A useful home shortcut is to assign each bottle one of these labels as soon as you buy it: salad, everyday, or high-use cooking. That tiny decision prevents waste and makes your shopping more deliberate next time.
When to recalculate
Your best olive oil choice is not fixed forever. It is worth revisiting your decision whenever one of the key inputs changes. In practical terms, recalculate when:
- prices shift noticeably and your usual bottle no longer feels like good value
- you change cooking habits, such as doing more roasting, meal prep, or salad-based lunches
- seasons change and you move from light summer cooking to heavier winter traybakes and soups
- you notice quality slipping, whether that is stale flavour, weak aroma, or unclear labelling
- your household size changes and bottle size no longer matches your usage
- you start caring more about origin or sustainability and want to shop with more intention
Here is a practical five-minute reset you can use before your next shop:
- Write down your top three uses for olive oil this month.

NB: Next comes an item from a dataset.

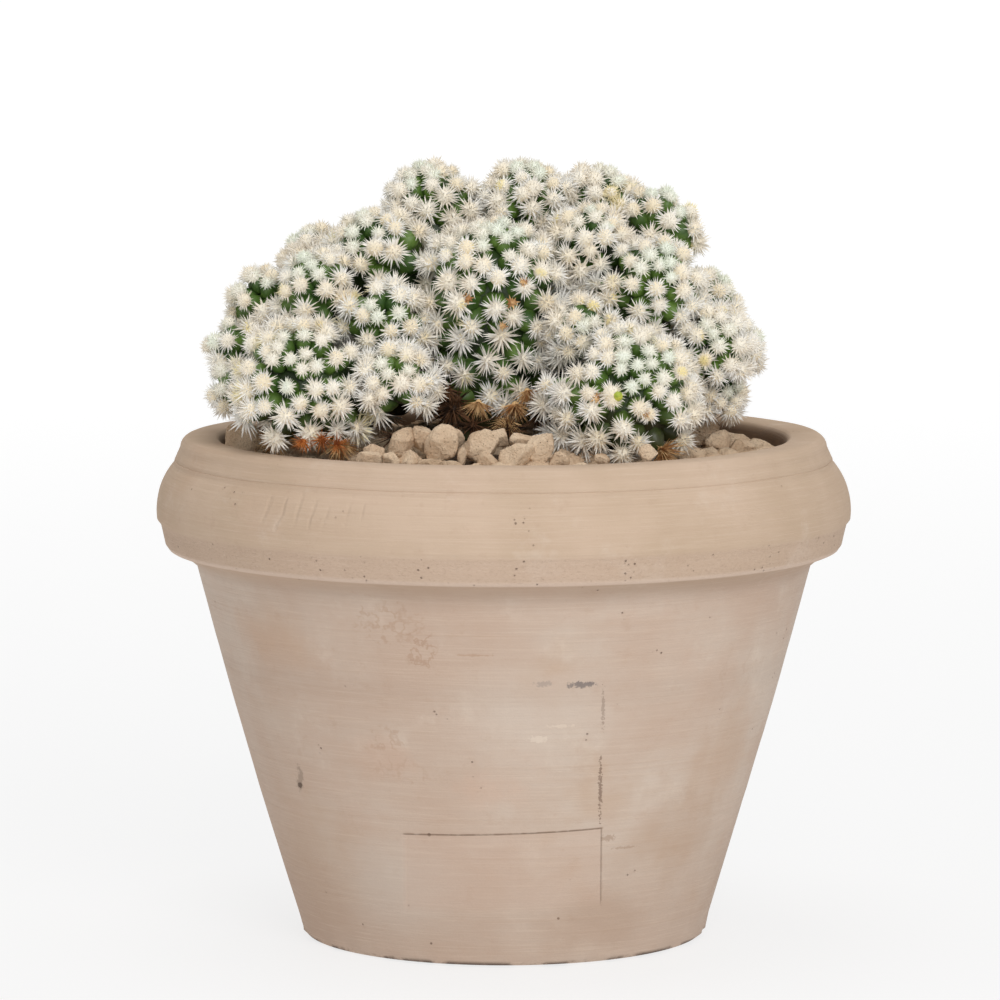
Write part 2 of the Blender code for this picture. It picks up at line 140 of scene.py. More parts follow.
FRONT_STONES = (
    # x, y, z, half sizes along x, y and z, lean about the view's axis in degrees
    (-0.0519, -0.0165, 0.1010, 0.0039, 0.0032, 0.0038, 10),
    (-0.0263, -0.0475, 0.1008, 0.0025, 0.0022, 0.0023, 0),
    (-0.0214, -0.0480, 0.1004, 0.0021, 0.0020, 0.0019, 30),
    (-0.0202, -0.0405, 0.1034, 0.0036, 0.0026, 0.0022, -32),
    (-0.0157, -0.0400, 0.1046, 0.0021, 0.0021, 0.0026, 0),
    (-0.0120, -0.0425, 0.1031, 0.0030, 0.0026, 0.0039, 20),
    (-0.0080, -0.0445, 0.1013, 0.0010, 0.0012, 0.0017, 0),
    (-0.0040, -0.0420, 0.1027, 0.0034, 0.0027, 0.0030, -20),
    (-0.0185, -0.0475, 0.1004, 0.0029, 0.0022, 0.0022, -25),
    (-0.0143, -0.0490, 0.0998, 0.0024, 0.0018, 0.0016, -8),
    (-0.0100, -0.0500, 0.0995, 0.0022, 0.0016, 0.0015, 10),
    (-0.0065, -0.0505, 0.0990, 0.0024, 0.0016, 0.0014, 0),
    (-0.0030, -0.0480, 0.1000, 0.0022, 0.0020, 0.0026, 5),
    (0.0024, -0.0485, 0.1013, 0.0046, 0.0027, 0.0028, -24),
    (0.0072, -0.0470, 0.1030, 0.0026, 0.0024, 0.0038, 24),
    (0.0040, -0.0410, 0.1036, 0.0032, 0.0024, 0.0022, 15),
    (0.0103, -0.0480, 0.1005, 0.0022, 0.0018, 0.0018, 0),
    (0.0145, -0.0500, 0.0993, 0.0022, 0.0016, 0.0013, 0),
    (0.0192, -0.0495, 0.1010, 0.0016, 0.0014, 0.0016, 0),
    (0.0280, -0.0465, 0.1018, 0.0019, 0.0018, 0.0020, 0),
    (-0.0105, -0.0370, 0.1040, 0.0026, 0.0022, 0.0022, 12),
    (-0.0010, -0.0360, 0.1040, 0.0026, 0.0024, 0.0020, 0),
    (-0.0250, -0.0420, 0.1016, 0.0022, 0.0022, 0.0020, 0),
    (0.0398, -0.0010, 0.1015, 0.0033, 0.0028, 0.0032, 12),
    (0.0430, -0.0060, 0.1004, 0.0034, 0.0024, 0.0022, 0),
    (0.0478, -0.0030, 0.0990, 0.0026, 0.0020, 0.0015, 0),
    (0.0372, -0.0270, 0.0993, 0.0028, 0.0022, 0.0020, -10),
    (0.0450, -0.0180, 0.0985, 0.0024, 0.0020, 0.0016, 15),
)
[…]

- Estimate whether your usage is light, moderate, or heavy.
- Decide if you need one bottle or two.
- Compare bottles by cost per 100ml, label clarity, and packaging.
- Choose the mild, medium, or robust flavour profile that matches your food.
If you want an even simpler rule, use this: buy your everyday bottle for freedom and your finishing bottle for pleasure. That single distinction solves most kitchen confusion.
For UK home cooks, the best olive oil for cooking is usually the one that fits your actual meals, not an abstract ideal. A dependable everyday oil can support healthy breakfast ideas, healthy lunch ideas, whole food recipes, and balanced diet meal ideas all week long. A smaller flavour-led bottle can make humble ingredients taste more complete. Once you start judging olive oil by use, flavour, and budget together, shopping becomes calmer, more repeatable, and much more rewarding.
And because markets, pricing, and product availability change, this is a guide worth revisiting. Each time your inputs move, your best choice may move with them.